Though in its initiating stage, yet this ‘reset’ has attained firm foundations. Being lead by the two formidable world powers – China and Russia – and being joined by many countries, it is not possible for US and its allies now to either crush it militarily, or strangulate it economically.

The deeply entrenched Bretton Woods US Dollar-IMF-WB system, and problems in creation of the financial infrastructure for the new ‘reset’, are certainly going to create hindrance in the final establishment of this ‘reset’. However, in all probability the ultimate establishment of this global geo-economic ‘reset’ can be expected in not too distant a time-frame.

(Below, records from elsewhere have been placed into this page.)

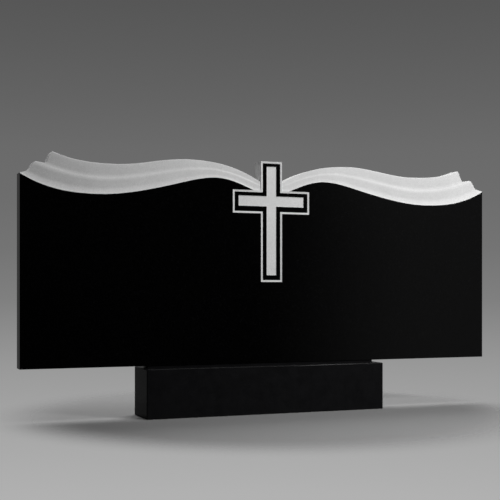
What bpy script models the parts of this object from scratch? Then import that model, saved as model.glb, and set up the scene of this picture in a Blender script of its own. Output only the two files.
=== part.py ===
"""Horizontal granite grave tablet in the outline of an open book, on a low base block.

Frame: metres, +Z up, +X along the tablet's width, the polished face towards -Y.
The origin is on the ground, under the middle of the tablet.
"""
import math

import bmesh
import bpy

# ------------------------------------------------------------------ named sizes
# Base block
BASE_W = 0.758          # along X
BASE_D = 0.134          # along Y
BASE_H = 0.143
BASE_OFFSET_X = -0.0215  # the block stands a little left of the tablet's middle
BASE_ARRIS = 0.0025     # rounded arris on every edge of the block

# Low raised seat on the block, which carries the tablet
SEAT_H = 0.0064
SEAT_INSET_X = 0.0147   # from each end of the block
SEAT_D = 0.044
JOINT_GAP = 0.0003      # between the seat and the tablet's underside

# Tablet slab
TABLET_W = 1.500
TABLET_T = 0.050
TABLET_Z = BASE_H + SEAT_H + JOINT_GAP
HALF_W = TABLET_W / 2
FRONT_Y = -TABLET_T / 2
BACK_Y = TABLET_T / 2

# Heights above the tablet's underside. Each line runs from the spine (x = 0) to the
# outer end and is given by its few turning points: (x, height, slope there).
FACE_LINE = [           # upper edge of the polished face
    (0.0000, 0.4943, 0.357),
    (0.1761, 0.5511, 0.000),   # crest of the page
    (0.3130, 0.5253, -0.246),  # steepest part of the fall
    (0.5322, 0.4907, 0.000),   # hollow of the page
    (0.7500, 0.5412, 0.590),   # outer corner
]
RIDGE_LINE = [          # rounded nose of the lower page layer
    (0.000, 0.5181, 0.42),
    (0.205, 0.5766, 0.00),
    (0.515, 0.5379, 0.00),
    (0.704, 0.5761, 0.38),
]
TOP_LINE = [            # outer edge of the upper page layer
    (0.000, 0.5186, 0.767),
    (0.265, 0.6011, 0.000),
    (0.481, 0.5781, 0.000),
    (0.655, 0.6043, 0.399),
]

# Stepped outer ends of the page layers
LEDGE_TIP_H = 0.5427    # top of the slab at its outer corner
LEDGE_RISE = 0.28       # slope of the lowest step, rising inwards
STEP2_OUT, STEP2_IN = 0.729, 0.704    # end of the lower layer: foot and shoulder
STEP2_H, STEP2_FALL = 0.5761, 0.15     # height of its shoulder and inward fall
STEP3_OUT, STEP3_IN = 0.680, 0.657    # end of the upper layer: foot and shoulder

# Lean of the carved surface, in degrees from upright, at parts of each layer's height.
# The layers are shallow waves close behind the plane of the polished face.
LOWER_LAYER = [(0.0, 27.0), (0.20, 13.0), (0.45, -2.5), (0.78, -2.5), (0.90, 6.0), (1.0, 17.5)]
UPPER_LAYER = [(0.0, 17.5), (0.12, 6.5), (0.27, -2.5), (0.60, -2.5), (0.90, 0.0), (1.0, 9.0)]
EDGE_STEP = 0.0005      # the carving starts this far behind the polished face
SPINE_SHARE = 0.65      # the layers are flatter near the spine, by this factor
SPINE_END, FULL_FROM = 0.24, 0.46     # where they start to deepen and are at full depth
LEVELS = (0.075, 0.175, 0.40, 0.50, 0.575, 0.675, 0.875, 1.0)   # levels up the two layers, 0.5 between them

# Cross
CROSS_HALF = 0.0343      # half width of the upright
CROSS_TOP = 0.6059
CROSS_BOTTOM = 0.2432
ARM_HALF = 0.1245
ARM_TOP = 0.5181
ARM_BOTTOM = 0.4493
INNER_HALF = 0.0157     # sunk cross inside the polished band
INNER_ARM_HALF = 0.1060
INNER_TOP = 0.5909
INNER_BOTTOM = 0.2637
INNER_ARM_TOP = 0.5016
INNER_ARM_BOTTOM = 0.4708
INNER_DEPTH = 0.0016

COLUMN_STEP = 0.0155    # spacing of the sections along the pages
COLUMN_STEP_END = 0.0030  # spacing over the stepped ends


# ------------------------------------------------------------------ outline functions
def along(line, x):
    """Smooth line through the turning points, each segment a cubic with the given slopes."""
    if x <= line[0][0]:
        return line[0][1]
    for (x0, z0, s0), (x1, z1, s1) in zip(line, line[1:]):
        if x <= x1:
            w = x1 - x0
            t = (x - x0) / w
            return ((2 * t ** 3 - 3 * t ** 2 + 1) * z0 + (t ** 3 - 2 * t ** 2 + t) * w * s0
                    + (3 * t ** 2 - 2 * t ** 3) * z1 + (t ** 3 - t ** 2) * w * s1)
    x1, z1, s1 = line[-1]
    return z1 + s1 * (x - x1)


def ease(a, b, x):
    """0 at a, 1 at b, level at both ends."""
    t = min(1.0, max(0.0, (x - a) / (b - a)))
    return t * t * (3 - 2 * t)


def outline_height(x):
    """Top of the slab, with the stepped ends of the two page layers."""
    a = abs(x)
    ledge = LEDGE_TIP_H + LEDGE_RISE * (HALF_W - a)
    step2 = STEP2_H - STEP2_FALL * (STEP2_IN - a)
    top = along(TOP_LINE, a)
    z = ledge + (step2 - ledge) * ease(STEP2_OUT, STEP2_IN, a)
    return z + (top - z) * ease(STEP3_OUT, STEP3_IN, a)


def face_height(x):
    """Upper edge of the polished face, which the arms of the cross interrupt."""
    a = abs(x)
    z = along(FACE_LINE, a)
    return max(z, ARM_TOP) if a <= ARM_HALF else z


def depth_gained(layer, part, steps=60):
    """Depth gained from the foot of a layer to the given part of its height, as a share of that height."""
    depth = 0.0
    for i in range(steps):
        f = part * (i + 0.5) / steps
        for (f0, lean0), (f1, lean1) in zip(layer, layer[1:]):
            if f <= f1:
                break
        lean = lean0 + (lean1 - lean0) * ease(f0, f1, f)
        depth += math.tan(math.radians(lean)) * part / steps
    return depth


def page_section(x):
    """(y, z) points up the carved front, from the polished face to the back of the top."""
    a = abs(x)
    low, ridge, crest = face_height(x), along(RIDGE_LINE, a), along(TOP_LINE, a)
    top = outline_height(x)
    if top < ridge:                         # the upper layer has ended here
        reach = 0.5 * (top - low) / (ridge - low)
    else:
        reach = min(1.0, 0.5 + 0.5 * (top - ridge) / (crest - ridge))
    share = SPINE_SHARE + (1.0 - SPINE_SHARE) * ease(SPINE_END, FULL_FROM, a)
    points = [(FRONT_Y, low)]
    for level in LEVELS:
        u = reach * level
        f = min(1.0, 2 * u)
        z = low + f * (ridge - low)
        depth = EDGE_STEP + share * depth_gained(LOWER_LAYER, f) * (ridge - low)
        if u > 0.5:
            f = 2 * u - 1
            z = ridge + f * (crest - ridge)
            depth += share * depth_gained(UPPER_LAYER, f) * (crest - ridge)
        points.append((FRONT_Y + depth, z))
    points.append((BACK_Y, points[-1][1]))
    return points


def page_columns():
    """Section places of one page, from the upright of the cross to the outer end."""
    def run(a, b, step):
        n = max(1, math.ceil((b - a) / step - 1e-6))
        return [a + (b - a) * i / n for i in range(n)]

    lo, hi = CROSS_HALF, ARM_HALF           # where the polished face's edge leaves the arm
    for _ in range(60):
        mid = (lo + hi) / 2
        if along(FACE_LINE, mid) < ARM_TOP:
            lo = mid
        else:
            hi = mid
    leave_arm = hi
    xs = run(CROSS_HALF, leave_arm, COLUMN_STEP) + run(leave_arm, STEP3_IN - 0.006, COLUMN_STEP)
    xs += run(STEP3_IN - 0.006, STEP2_OUT + 0.004, COLUMN_STEP_END)
    xs += run(STEP2_OUT + 0.004, HALF_W, COLUMN_STEP_END * 2)
    return xs + [HALF_W]


# ------------------------------------------------------------------ scene helpers
for old in list(bpy.data.objects):
    bpy.data.objects.remove(old, do_unlink=True)

parts = bpy.data.collections.new("granite_grave_tablet")
cutters = bpy.data.collections.new("cutters")
bpy.context.scene.collection.children.link(parts)
bpy.context.scene.collection.children.link(cutters)


def granite(name, colour, roughness):
    mat = bpy.data.materials.new(name)
    mat.use_nodes = True
    shader = mat.node_tree.nodes["Principled BSDF"]
    shader.inputs["Base Color"].default_value = (*colour, 1.0)
    shader.inputs["Roughness"].default_value = roughness
    shader.inputs["Metallic"].default_value = 0.0
    mat.diffuse_color = (*colour, 1.0)
    return mat


def from_bmesh(bm, name, collection):
    bmesh.ops.recalc_face_normals(bm, faces=bm.faces[:])
    mesh = bpy.data.meshes.new(name)
    bm.to_mesh(mesh)
    bm.free()
    obj = bpy.data.objects.new(name, mesh)
    collection.objects.link(obj)
    return obj


def box(name, collection, size, centre):
    bpy.ops.mesh.primitive_cube_add(size=1.0, location=(0, 0, 0))
    obj = bpy.context.active_object
    obj.name = obj.data.name = name
    for v in obj.data.vertices:
        v.co = (v.co.x * size[0], v.co.y * size[1], v.co.z * size[2])
    obj.location = centre
    for c in list(obj.users_collection):
        c.objects.unlink(obj)
    collection.objects.link(obj)
    return obj


def as_cutter(obj):
    obj.hide_render = True
    obj.display_type = "WIRE"


def boolean(obj, other, operation):
    mod = obj.modifiers.new(operation.lower(), "BOOLEAN")
    mod.operation = operation
    mod.solver = "EXACT"
    mod.object = other


# ------------------------------------------------------------------ tablet
def build_tablet():
    bm = bmesh.new()
    columns = page_columns()
    pages = {}
    for side in (-1, 1):
        loops = []
        for x in columns:
            ring = [bm.verts.new((side * x, FRONT_Y, 0.0))]
            ring += [bm.verts.new((side * x, y, z)) for y, z in page_section(x)]
            ring.append(bm.verts.new((side * x, BACK_Y, 0.0)))
            loops.append(ring)
        for a, b in zip(loops, loops[1:]):
            for i in range(len(a)):
                j = (i + 1) % len(a)
                bm.faces.new((a[i], a[j], b[j], b[i]))
        bm.faces.new(loops[-1])                     # outer end of the slab
        pages[side] = loops[0]

    # Upright of the cross, which joins the pages and stands above the spine
    tops = {}
    for side in (-1, 1):
        ring = pages[side]
        front = bm.verts.new((side * CROSS_HALF, FRONT_Y, CROSS_TOP))
        back = bm.verts.new((side * CROSS_HALF, BACK_Y, CROSS_TOP))
        tops[side] = (front, back)
        bm.faces.new(ring[1:-1] + [back, front])    # its side, above the page
    left, right = pages[-1], pages[1]
    bm.faces.new((left[0], right[0], right[1], tops[1][0], tops[-1][0], left[1]))
    bm.faces.new((left[-1], left[-2], tops[-1][1], tops[1][1], right[-2], right[-1]))
    bm.faces.new((tops[-1][0], tops[1][0], tops[1][1], tops[-1][1]))
    bm.faces.new((left[0], left[-1], right[-1], right[0]))
    return from_bmesh(bm, "tablet", parts)


def build_inner_cross():
    """Cross-shaped cutter for the sunk cross on the face."""
    h, a = INNER_HALF, INNER_ARM_HALF
    right_side = [(h, INNER_BOTTOM), (h, INNER_ARM_BOTTOM), (a, INNER_ARM_BOTTOM),
                  (a, INNER_ARM_TOP), (h, INNER_ARM_TOP), (h, INNER_TOP)]
    outline = right_side + [(-x, z) for x, z in reversed(right_side)]
    bm = bmesh.new()
    face = bm.faces.new([bm.verts.new((x, FRONT_Y + INNER_DEPTH, z)) for x, z in outline])
    out = bmesh.ops.extrude_face_region(bm, geom=[face])
    moved = [e for e in out["geom"] if isinstance(e, bmesh.types.BMVert)]
    bmesh.ops.translate(bm, verts=moved, vec=(0.0, -INNER_DEPTH - 0.010, 0.0))
    return from_bmesh(bm, "inner_cross_cutter", cutters)


tablet = build_tablet()
tablet.location = (0.0, 0.0, TABLET_Z)
tablet.data.materials.append(granite("black_granite_tablet", (0.012, 0.012, 0.013), 0.06))
inner_cross = build_inner_cross()
inner_cross.location = tablet.location
as_cutter(inner_cross)
boolean(tablet, inner_cross, "DIFFERENCE")

# ------------------------------------------------------------------ base block
base = box("base", parts, (BASE_W, BASE_D, BASE_H), (BASE_OFFSET_X, 0.0, BASE_H / 2))
base.data.materials.append(granite("black_granite_base", (0.012, 0.012, 0.013), 0.08))
arris = base.modifiers.new("arris", "BEVEL")
arris.width = BASE_ARRIS
arris.segments = 3
arris.limit_method = "ANGLE"
arris.angle_limit = math.radians(40)

SEAT_BURY = 0.010       # how far the seat's block reaches down into the base
seat = box("seat_block", cutters,
           (BASE_W - 2 * SEAT_INSET_X, SEAT_D, SEAT_H + SEAT_BURY),
           (BASE_OFFSET_X, 0.0, BASE_H + (SEAT_H - SEAT_BURY) / 2))
as_cutter(seat)
boolean(base, seat, "UNION")
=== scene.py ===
import math

import bmesh
import bpy
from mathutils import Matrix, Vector


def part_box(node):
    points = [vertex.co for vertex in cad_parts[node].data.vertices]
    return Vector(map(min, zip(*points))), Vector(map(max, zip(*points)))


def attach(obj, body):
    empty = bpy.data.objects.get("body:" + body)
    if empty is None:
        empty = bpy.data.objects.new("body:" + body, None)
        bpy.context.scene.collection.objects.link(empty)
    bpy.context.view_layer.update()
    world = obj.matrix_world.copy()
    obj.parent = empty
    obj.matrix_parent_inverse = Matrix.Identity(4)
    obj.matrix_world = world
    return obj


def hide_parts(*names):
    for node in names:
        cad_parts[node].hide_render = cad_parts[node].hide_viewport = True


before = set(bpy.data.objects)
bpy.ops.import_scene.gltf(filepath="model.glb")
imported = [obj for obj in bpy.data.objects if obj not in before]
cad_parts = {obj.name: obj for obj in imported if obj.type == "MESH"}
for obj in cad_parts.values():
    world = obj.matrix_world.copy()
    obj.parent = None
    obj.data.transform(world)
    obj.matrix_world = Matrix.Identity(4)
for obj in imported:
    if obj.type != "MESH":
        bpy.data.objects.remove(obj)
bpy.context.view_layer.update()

# ------------------------------------------------------------------ camera
YAW = math.radians(21.473)
camera_data = bpy.data.cameras.new("camera")
camera_data.sensor_width = 36.0
camera_data.lens = 73.335
camera_data.shift_y = 0.0798
camera_data.clip_start, camera_data.clip_end = 0.05, 200.0
camera = bpy.data.objects.new("camera", camera_data)
camera.location = (-1.1853, -2.8604, 0.3690)
camera.rotation_euler = (math.radians(90.0), 0.0, -YAW)
bpy.context.scene.collection.objects.link(camera)
bpy.context.scene.camera = camera
bpy.context.scene.view_settings.view_transform = "Standard"

# ------------------------------------------------------------------ sizes, metres
tablet_low, tablet_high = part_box("tablet")
base_low, base_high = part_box("base")
HALF_W = tablet_high.x
FRONT, BACK = tablet_low.y, tablet_high.y
FOOT = tablet_low.z                     # underside of the tablet
SEAT_H, SEAT_INSET_X, SEAT_D = 0.0064, 0.0147, 0.044
BASE_TOP = base_high.z - SEAT_H

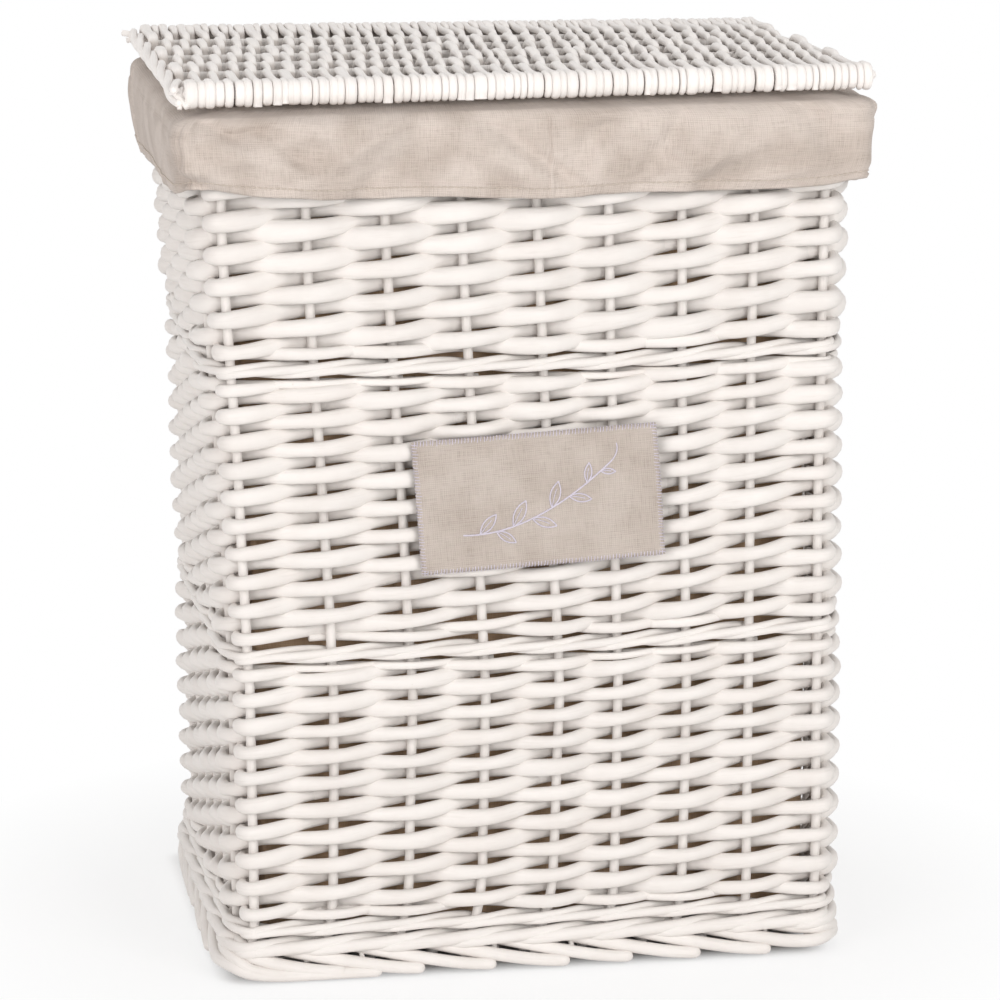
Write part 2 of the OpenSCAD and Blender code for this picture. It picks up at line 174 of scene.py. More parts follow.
class Bundle:
    """Rods gathered into one mesh, with a UV along each rod and a tone at each point."""

    def __init__(self):
        self.verts, self.faces, self.uvs, self.tones, self.count = [], [], [], [], 0

    def rod(self, path, radius, ref=UP, sides=10, wide=1.0, ends=("round", "round"), tone=None, square=1):
        """Sweeps a rod: `wide` widens it along `ref`, and `square` below 1 flattens its sides."""
        path = np.asarray(path, float)
        tone = RNG.random() if tone is None else tone
        radius, wide, tone = (np.full(len(path), a, float) for a in (radius, wide, tone))
        way = unit(np.gradient(path, axis=0))
        for end, kind in ((0, ends[0]), (-1, ends[1])):
            r, p, w, k = radius[end], path[end].copy(), way[end].copy(), wide[end]
            for reach, thin in ENDS[kind]:
                at = 0 if end == 0 else len(path)
                path = np.insert(path, at, p + (w if end else -w) * r * reach, 0)
                radius, wide = np.insert(radius, at, r * thin), np.insert(wide, at, k)
                tone, way = np.insert(tone, at, tone[end]), np.insert(way, at, w, 0)
        ref = np.broadcast_to(np.asarray(ref, float), way.shape)
        e1 = unit(ref - (ref * way).sum(1, keepdims=True) * way)
        e2 = np.cross(way, e1)
        turn = np.arange(sides) * 2 * np.pi / sides
        cos, sin = (np.sign(a) * np.abs(a) ** square for a in (np.cos(turn), np.sin(turn)))
        across, over = (radius * wide)[:, None] * e1, radius[:, None] * e2
        ring = path[:, None] + cos[:, None] * across[:, None] + sin[:, None] * over[:, None]
        n, base = len(path), self.count
        offset = RNG.random() * 40
        faces = quads(n, sides)
        self.faces += (faces + base).tolist()
        u = (faces[:, :1] % sides + (0, 1, 1, 0)) / sides
        v = lengths_along(path)[faces // sides] * 0.01 + offset
        self.uvs.append(np.stack([u, v], -1).reshape(-1, 2))
        for first, order in ((0, range(sides - 1, -1, -1)), ((n - 1) * sides, range(sides))):
            self.faces.append([base + first + m for m in order])
            self.uvs.append(np.array([[m / sides, offset] for m in order]))
        self.verts.append(ring.reshape(-1, 3))
        self.tones.append(np.repeat(tone, sides))
        self.count += n * sides

    def make(self, name, material, body, nodes=(), slot="willow_white"):
        return make_mesh(name, np.concatenate(self.verts), self.faces, material, body, nodes,
                         np.concatenate(self.uvs), np.concatenate(self.tones))


def put(name, data):
    """A new object in the scene."""
    thing = bpy.data.objects.new(name, data)
    bpy.context.scene.collection.objects.link(thing)
    return thing


def make_mesh(name, verts, faces, material, body, nodes, uvs, tones=None):
    mesh = bpy.data.meshes.new(name)
    mesh.from_pydata((np.asarray(verts) * MM).tolist(), [], faces)
    mesh.polygons.foreach_set("use_smooth", np.ones(len(mesh.polygons), bool))
    mesh.uv_layers.new(name="UVMap").data.foreach_set("uv", np.asarray(uvs, np.float32).ravel())
    if tones is not None:
        tone = mesh.attributes.new("tone", "FLOAT", "POINT")
        tone.data.foreach_set("value", np.asarray(tones, np.float32))
    mesh.materials.append(material)
    mesh.update()
    piece = put(name, mesh)
    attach(piece, body)
    if nodes:
        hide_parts(*nodes)
    return piece


def face_out(piece):
    """Turns a closed mesh's faces outwards."""
    work = bmesh.new()
    work.from_mesh(piece.data)
    bmesh.ops.recalc_face_normals(work, faces=work.faces)
    work.to_mesh(piece.data)
    work.free()


def hermite(p0, m0, p1, m1, steps):
    """A smooth run between two places with a given flow at each, without its last place."""
    t = (np.arange(steps) / steps)[:, None]
    return (p0 * (2 * t**3 - 3 * t**2 + 1) + m0 * (t**3 - 2 * t**2 + t)
            + p1 * (3 * t**2 - 2 * t**3) + m1 * (t**3 - t**2))


# ---- materials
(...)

It appears more likely that China is going to take a lead role in this geo-economic ‘reset’, because of three reasons. Firstly, Chinese yuan is more stable currency as compared to Russia’s ruble, Japanese yen, or currency of any other participating currency. Secondly, Chinese development and investment projects, like BRI etc offered to countries in Europe, Asia, Middle East, Latin America, and Africa are without any ‘politico-social strings’ as the ones attached by US/IMF/WB. Third, China is already preparing to build a parallel set of financial institutions, including the Asian Infrastructure Investment Bank (AIIB), the Asian Bond Fund Initiative, the New Development Bank (formerly the BRICS Bank), and the Chiang Mai Initiative, which is an Asian regional multilateral arrangement to swap currencies.

However, this newly set up global geo-economic system is not likely to be pegged only upon the Chinese Yuan; rather, the trading/investing partners will mutually choose the financial mode of trade/investment, by swapping mutually agreed currency, or even through barter. That flexibility is bound to facilitate much free and conducive environment for trade and investment for countries in this system, as compared to the current US-dominated system gagged by ‘sanctions’, etc.

This formulating global geo-economic ‘reset’ is also triggering the formulation of a global geopolitical ‘rest’ – the signs of which are also clearly discernible. That is yet another significant aspect for study and analysis.